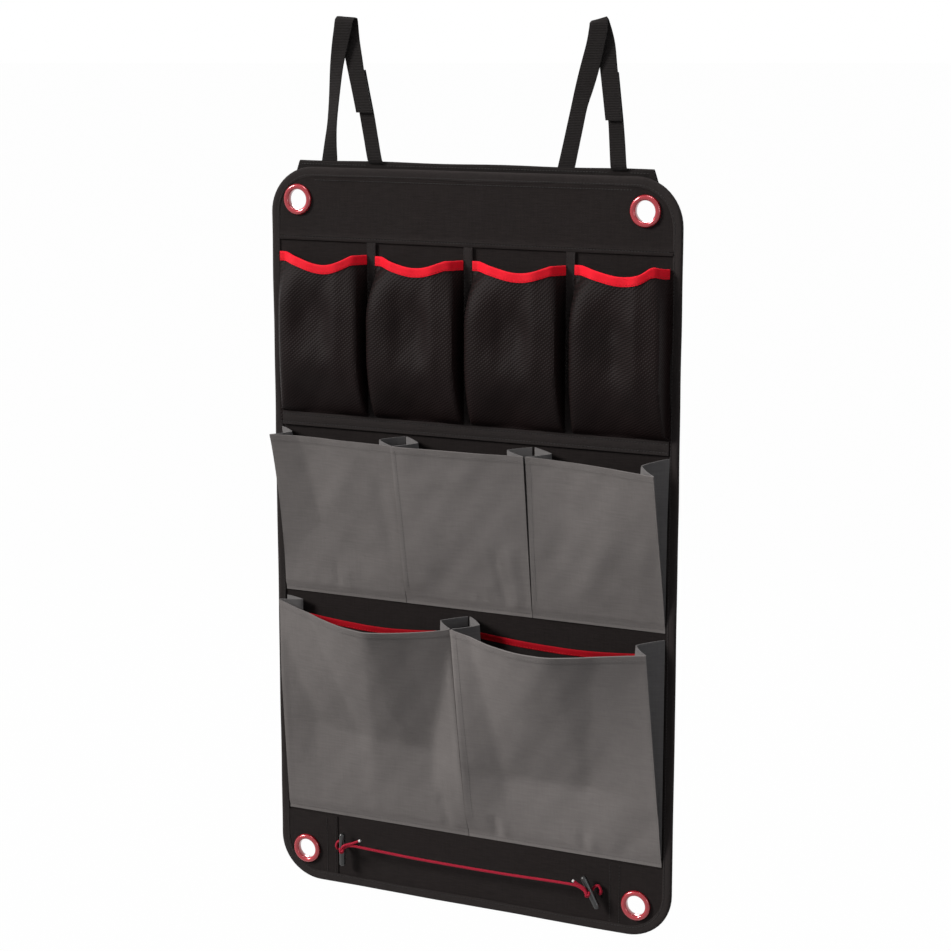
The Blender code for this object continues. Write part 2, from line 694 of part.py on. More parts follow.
def build_inner_pockets(row, mats, body):
    columns, rows = 9, 6
    stand = LINING_T / 2 + 2 * GAP + TRIM_T
    for number in range(row.count):
        xa, xb = row.line(number), row.line(number + 1)
        grid = []
        for i in range(columns):
            t = i / (columns - 1)
            points = []
            top = INNER_TOP_Z - GAP - TRIM_T - 0.004 * math.sin(math.pi * t)
            for height, s in lip_shares(rows, top - INNER_BOTTOM_Z):
                inset = INNER_INSET + INNER_TAPER * (1 - s)
                x = xa + inset + (xb - xa - 2 * inset) * t
                z = INNER_BOTTOM_Z + (top - INNER_BOTTOM_Z) * height
                lift = (stand - LINING_T / 2) * s ** 4
                y = -GAP - LINING_T / 2 - lift - INNER_BULGE * math.sin(math.pi * t) * s ** 2
                points.append(Vector((x, y, z)))
            grid.append(points)
        add_object(f"inner_pocket_{number + 1}", *sheet_shape(grid, LINING_T), mats["black_fabric"], parent=body,
                   smooth=60)
        edge = [column[-1] for column in grid]
        channel = trim_shape(edge, LINING_T, TRIM_H - 0.001)
        add_object(f"inner_trim_{number + 1}", *channel, mats["red_tape"], parent=body, smooth=50)


def smooth_route(points, count):
    """Points evenly shared along a smooth curve through the route's own points."""
    ends = [points[0] * 2 - points[1]] + points + [points[-1] * 2 - points[-2]]
    fine = []
    for k in range(1, len(ends) - 2):
        p0, p1, p2, p3 = ends[k - 1], ends[k], ends[k + 1], ends[k + 2]
        for n in range(20):
            t = n / 20
            fine.append(0.5 * (2 * p1 + (p2 - p0) * t + (2 * p0 - 5 * p1 + 4 * p2 - p3) * t ** 2
                               + (3 * p1 - 3 * p2 + p3 - p0) * t ** 3))
    fine.append(points[-1])
    lengths = [0.0]
    for a, b in zip(fine, fine[1:]):
        lengths.append(lengths[-1] + (b - a).length)
    route, k = [], 0
    for n in range(count):
        want = lengths[-1] * n / (count - 1)
        while k < len(fine) - 2 and lengths[k + 1] < want:
            k += 1
        share = (want - lengths[k]) / (lengths[k + 1] - lengths[k])
        route.append(fine[k].lerp(fine[k + 1], min(1.0, share)))
    return route


def tube_shape(route, radius, sides=8):
    """A round tube along a route, closed by a flat cap at each end."""
    verts, normal = [], None
    count = len(route)
    for k, point in enumerate(route):
        along = (route[min(k + 1, count - 1)] - route[max(k - 1, 0)]).normalized()
        if normal is None:
            normal = along.orthogonal().normalized()
        normal = (normal - along * normal.dot(along)).normalized()
        other = along.cross(normal)
        for n in range(sides):
            angle = 2 * math.pi * n / sides
            verts.append(point + (normal * math.cos(angle) + other * math.sin(angle)) * radius)
    faces = []
    for k in range(count - 1):
        for n in range(sides):
            m = (n + 1) % sides
            faces.append([k * sides + n, k * sides + m, (k + 1) * sides + m, (k + 1) * sides + n])
    faces.append(list(range(sides)))
    faces.append([(count - 1) * sides + n for n in range(sides)])
    return verts, faces


def ball_shape(centre, radius, squash=1.0, segments=10, rings=6):
    """A knot's plain outer form, drawn in along X."""
    verts = [centre + Vector((0, 0, radius))]
    for k in range(1, rings):
        tilt = math.pi * k / rings
        for n in range(segments):
            angle = 2 * math.pi * n / segments
            reach = Vector((squash * math.sin(tilt) * math.cos(angle), math.sin(tilt) * math.sin(angle),
                            math.cos(tilt)))
            verts.append(centre + reach * radius)
    verts.append(centre - Vector((0, 0, radius)))
    faces = []
    for n in range(segments):
        m = (n + 1) % segments
        faces.append([0, 1 + n, 1 + m])
        last = 1 + (rings - 2) * segments
        faces.append([len(verts) - 1, last + m, last + n])
        for k in range(rings - 2):
            a = 1 + k * segments
            faces.append([a + n, a + segments + n, a + segments + m, a + m])
    return verts, faces


def cord_places():
    """Where the cord is knotted, in front of each toggle and behind its hole in the panel."""
    knot_y = TOGGLE_Y - TOGGLE_D / 2 - GAP - KNOT_R
    rear_y = PANEL_T + GAP + KNOT_R
    left_hole, right_hole = cord_holes()
    return knot_y, rear_y, left_hole, right_hole


def build_cord(mats, body):
    """One cord: a knot behind the panel at each end, through each toggle, knotted in front."""
    knot_y, rear_y, left_hole, right_hole = cord_places()
    pieces = []
    for x, hole in ((TOGGLE_LEFT_X, left_hole), (TOGGLE_RIGHT_X, right_hole)):
        towards = 1 if x > hole[0] else -1
        route = [
            Vector((hole[0], rear_y, hole[1])),
            Vector((hole[0], PANEL_T / 2, hole[1])),
            Vector((hole[0] - towards * 0.0001, FRONT_LAYER_Y - 0.0006, hole[1])),
            Vector((hole[0] - towards * 0.0004, -0.0034, hole[1] + 0.0008)),
            Vector((hole[0] + towards * 0.0030, -0.0046, hole[1] + 0.0022)),
            Vector((x - towards * 0.0014, -0.0052, TOGGLE_Z - 0.0002)),
            Vector((x, -0.0072, TOGGLE_Z)),
            Vector((x, TOGGLE_Y, TOGGLE_Z)),
            Vector((x, knot_y, TOGGLE_Z)),
        ]
        pieces.append(tube_shape(smooth_route(route, 18), CORD_D / 2))
        pieces.append(ball_shape(Vector((x, knot_y, TOGGLE_Z)), KNOT_R))
        pieces.append(ball_shape(Vector((hole[0], rear_y, hole[1])), KNOT_R))
    main_run = [
        Vector((TOGGLE_LEFT_X, knot_y, TOGGLE_Z)),
        Vector((TOGGLE_LEFT_X + 0.0100, knot_y + 0.0005, CORD_MAIN_Z + 0.0002)),
        Vector((TOGGLE_LEFT_X + 0.0400, knot_y + 0.0020, CORD_MAIN_Z + 0.0006)),
        Vector((-0.0500, knot_y + 0.0040, CORD_MAIN_Z - 0.0004)),
        Vector((0.0400, knot_y + 0.0040, CORD_MAIN_Z - 0.0006)),
        Vector((TOGGLE_RIGHT_X - 0.0400, knot_y + 0.0020, CORD_MAIN_Z)),
        Vector((TOGGLE_RIGHT_X - 0.0100, knot_y + 0.0005, CORD_MAIN_Z - 0.0004)),
        Vector((TOGGLE_RIGHT_X, knot_y, TOGGLE_Z)),
    ]
    pieces.append(tube_shape(smooth_route(main_run, 38), CORD_D / 2))
    tails = (
        ("left", TOGGLE_LEFT_X, Vector((TAIL_LEFT_OUT, 0.0012, TAIL_LEFT_UP))),
        ("right", TOGGLE_RIGHT_X, Vector((-TAIL_RIGHT_OUT, -0.0010, TAIL_RIGHT_UP))),
    )
    for name, x, end in tails:
        knot = Vector((x, knot_y, TOGGLE_Z))
        middle = knot + end * 0.55 + Vector((0, -0.001, 0.0022))
        route = smooth_route([knot, middle, knot + end], 9)
        along = (route[-1] - route[-2]).normalized()
        pieces.append(tube_shape(route, CORD_D / 2))
        tip = tube_shape([knot + end + along * GAP, knot + end + along * 0.0024], CORD_D / 2)
        add_object("cord_tip_" + name, *tip, mats["batten_plastic"], parent=body)
    cord = add_object("elastic_cord", *pieces[0], mats["elastic"], parent=body, smooth=50)
    for number, shape in enumerate(pieces[1:]):
        part = add_object(f"cord_run_{number + 1}", *shape, mats["elastic"], parent=body)
        add_boolean(cord, part, "UNION")


def build_toggle(name, x, tilt, mats, body):
    """A waisted bar with a cross hole for the cord, turned about the cord by its own tilt."""
    profile = []
    half, radius = TOGGLE_L / 2, TOGGLE_D / 2
    steps = 14
    for k in range(steps + 1):
        along = -half + TOGGLE_L * k / steps
        share = abs(along) / half
        end = math.sqrt(max(0.0, 1 - max(0.0, (share - 0.86) / 0.14) ** 2))
        waist = 0.86 + 0.14 * min(1.0, share / 0.45)
        profile.append((max(radius * waist * end, radius * 0.30), along))
    verts, faces, sides = [], [], 12
    for r, along in profile:
        for n in range(sides):
            angle = 2 * math.pi * n / sides
            verts.append(Vector((r * math.cos(angle), r * math.sin(angle), along)))
    for k in range(len(profile) - 1):
        for n in range(sides):
            m = (n + 1) % sides
            faces.append([k * sides + n, k * sides + m, (k + 1) * sides + m, (k + 1) * sides + n])
    faces.append(list(range(sides)))
    faces.append([(len(profile) - 1) * sides + n for n in range(sides)])
    centre = Vector((x, TOGGLE_Y, TOGGLE_Z))
    verts = [v + centre for v in verts]
    ob = add_object(name, verts, faces, mats["plastic"], origin=centre, parent=body, smooth=40)
    ob.rotation_euler = (0, tilt, 0)
    bpy.ops.mesh.primitive_cylinder_add(vertices=12, radius=CORD_D / 2 + 2 * GAP, depth=TOGGLE_D * 2,
                                        location=centre, rotation=(math.pi / 2, 0, 0))
    cutter = bpy.context.object
    cutter.name = name + "_bore_cutter"
    add_boolean(ob, cutter, "DIFFERENCE")


def main():
    clear_scene()
    mats = make_materials()
    build_straps(mats)
    panel = add_empty("panel_pivot", (0, SLEEVE_Y, HINGE_Z))
    build_back(mats, panel)
    build_eyelets(mats, panel)
    build_sleeve(mats, panel)
    build_mesh_pockets(mats, panel)
    small = Row("small", SMALL_DEPTHS, SMALL_GUSSETS_W, SMALL_TOPS_Z, SMALL_BACK_TOP_Z, SMALL_BOTTOM_Z, 0.0)
    large = Row("large", LARGE_DEPTHS, LARGE_GUSSETS_W, LARGE_TOPS_Z, LARGE_BACK_TOP_Z, LARGE_BOTTOM_Z,
                LARGE_SAG)
    for row, folds in ((small, small_folds), (large, large_folds)):
        hinge_y, hinge_z = -HEM_GAP - FABRIC_T / 2, row.bottom + HEM_H
        hinges = [
            add_empty(f"{row.name}_pivot_{n + 1}", (0, hinge_y, hinge_z), panel) for n in range(row.count)
        ]
        build_fronts(row, mats, folds, hinges)
        build_gussets(row, mats, panel)
    build_inner_pockets(large, mats, panel)
    build_cord(mats, panel)
    build_toggle("toggle_left", TOGGLE_LEFT_X, 0.0, mats, panel)
    build_toggle("toggle_right", TOGGLE_RIGHT_X, -TOGGLE_RIGHT_TILT, mats, panel)


main()
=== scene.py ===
# The looks of the hanging pocket organizer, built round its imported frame.
# Metres, +Z up, the front faces -Y, the rail that it hangs from runs along X through the origin.
import math

import bmesh
import bpy
import numpy as np
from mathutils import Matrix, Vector


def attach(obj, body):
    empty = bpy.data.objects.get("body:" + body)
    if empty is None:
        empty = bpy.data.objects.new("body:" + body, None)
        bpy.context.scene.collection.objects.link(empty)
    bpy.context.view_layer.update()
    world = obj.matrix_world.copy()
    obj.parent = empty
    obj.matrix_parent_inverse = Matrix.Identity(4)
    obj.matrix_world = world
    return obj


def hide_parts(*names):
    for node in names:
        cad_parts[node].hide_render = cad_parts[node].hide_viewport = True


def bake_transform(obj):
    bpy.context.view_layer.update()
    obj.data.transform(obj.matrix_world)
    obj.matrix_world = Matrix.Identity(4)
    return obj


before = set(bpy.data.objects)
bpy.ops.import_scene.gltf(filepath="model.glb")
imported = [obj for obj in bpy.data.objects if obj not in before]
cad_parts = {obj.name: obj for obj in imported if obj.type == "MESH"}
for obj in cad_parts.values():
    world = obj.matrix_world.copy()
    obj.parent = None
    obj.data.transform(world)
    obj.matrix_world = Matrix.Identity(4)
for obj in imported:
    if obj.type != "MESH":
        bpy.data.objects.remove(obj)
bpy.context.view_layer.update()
TAU = 2 * math.pi

# Sizes repeated from the part's source
GAP = 0.0003
PANEL_W, PANEL_H, PANEL_T = 0.464, 0.79, 0.0016
PANEL_TOP, PANEL_BOTTOM = -0.152, -0.942
CORNER_R, BINDING_W = 0.048, 0.009
HEADER_Z, PATCH_TOP, PATCH_W = -0.228, PANEL_BOTTOM + 0.076, 0.07
SLEEVE_TOP, SLEEVE_BOTTOM, SLEEVE_Y = -0.144, -0.1675, 0.00465
STRAP_T, HOOK_T = 0.0015, 0.0008
EYELETS = {
    "top_left": (-0.20068, -0.1855), "bottom_left": (-0.20068, -0.9085),
    "top_right": (0.19386, -0.18482), "bottom_right": (0.19386, -0.90918),
}
EYELET_R, EYELET_BORE = 0.0164, 0.0106
MESH_TOP, MESH_BOTTOM, MESH_T = -0.2425, -0.4135, 0.0012
DIVIDER_X = (-0.1128, -0.0002, 0.1142)
DIVIDER_W, HEM_TAPE_H, TRIM_H = 0.01, 0.0145, 0.0083
ROW_W = 0.444
CLOTH_T, LINING_T = 0.0008, 0.0007
INNER_TOP, INNER_BOTTOM, INNER_TRIM_H = -0.6345, -0.84, 0.0056
INNER_H = 0.2055
TOGGLE_X = {"left": -0.1517, "right": 0.1455}
TOGGLE_Y, TOGGLE_Z, KNOT_Y = -0.0094, -0.9, -0.016
TOGGLE_L, TOGGLE_R = 0.038, 0.0036
TOGGLE_TILT = {"left": 0.0, "right": math.radians(27.7)}
HOLE = {"left": (-0.1597, -0.903), "right": (0.1535, -0.903)}
KNOTS = {"left": (-0.149, KNOT_Y, -0.8985), "right": (0.145, KNOT_Y, -0.8998)}
TAIL_ENDS = {"left": (-0.1282, -0.0148, -0.885), "right": (0.1305, -0.017, -0.8878)}
CORD_R, CORD_Z = 0.0015, -0.893

# How the cloth is made up. The flat widths are what a tape measures before it is folded.
EYELET_HOLES = {name: (x, z, EYELET_BORE + 0.0014) for name, (x, z) in EYELETS.items()}
FACING_INSET, FACING_T = 0.0085, 0.0007
TAPE_T, TRIM_TAPE_T, TRIM_GAP = 0.0007, 0.0006, 0.0001
HEMS = {"small": 0.0062, "large": 0.0066}
BINDING_FLAT_W, TRIM_FLAT_W, INNER_TRIM_FLAT_W = 0.024, 0.0215, 0.0155
SLEEVE_HALF_W, SLEEVE_FLARE, SLEEVE_SEAM_Z = 0.2, 0.008, -0.148
SLEEVE_SEAMS = ((-0.198, -0.12), (-0.096, 0.152), (0.176, 0.198))
INNER_SAGS = (0.006, 0.004)
STITCH_PITCH, STITCH_L = 0.0034, 0.0025
STITCH_R, RED_STITCH_R, GREY_STITCH_R = 0.00036, 0.00025, 0.00024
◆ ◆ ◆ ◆
■ Problem description
Retype precisely, and only, the span of lines that opens at the line containing "obj.matrix_parent_inverse = Matrix.Identity(4)" and closes at the line containing "TAU = 2 * math.pi", both inclusive.

■ Response to the task
    obj.matrix_parent_inverse = Matrix.Identity(4)
    obj.matrix_world = world
    return obj


def hide_parts(*names):
    for node in names:
        cad_parts[node].hide_render = cad_parts[node].hide_viewport = True


def bake_transform(obj):
    bpy.context.view_layer.update()
    obj.data.transform(obj.matrix_world)
    obj.matrix_world = Matrix.Identity(4)
    return obj


before = set(bpy.data.objects)
bpy.ops.import_scene.gltf(filepath="model.glb")
imported = [obj for obj in bpy.data.objects if obj not in before]
cad_parts = {obj.name: obj for obj in imported if obj.type == "MESH"}
for obj in cad_parts.values():
    world = obj.matrix_world.copy()
    obj.parent = None
    obj.data.transform(world)
    obj.matrix_world = Matrix.Identity(4)
for obj in imported:
    if obj.type != "MESH":
        bpy.data.objects.remove(obj)
bpy.context.view_layer.update()
TAU = 2 * math.pi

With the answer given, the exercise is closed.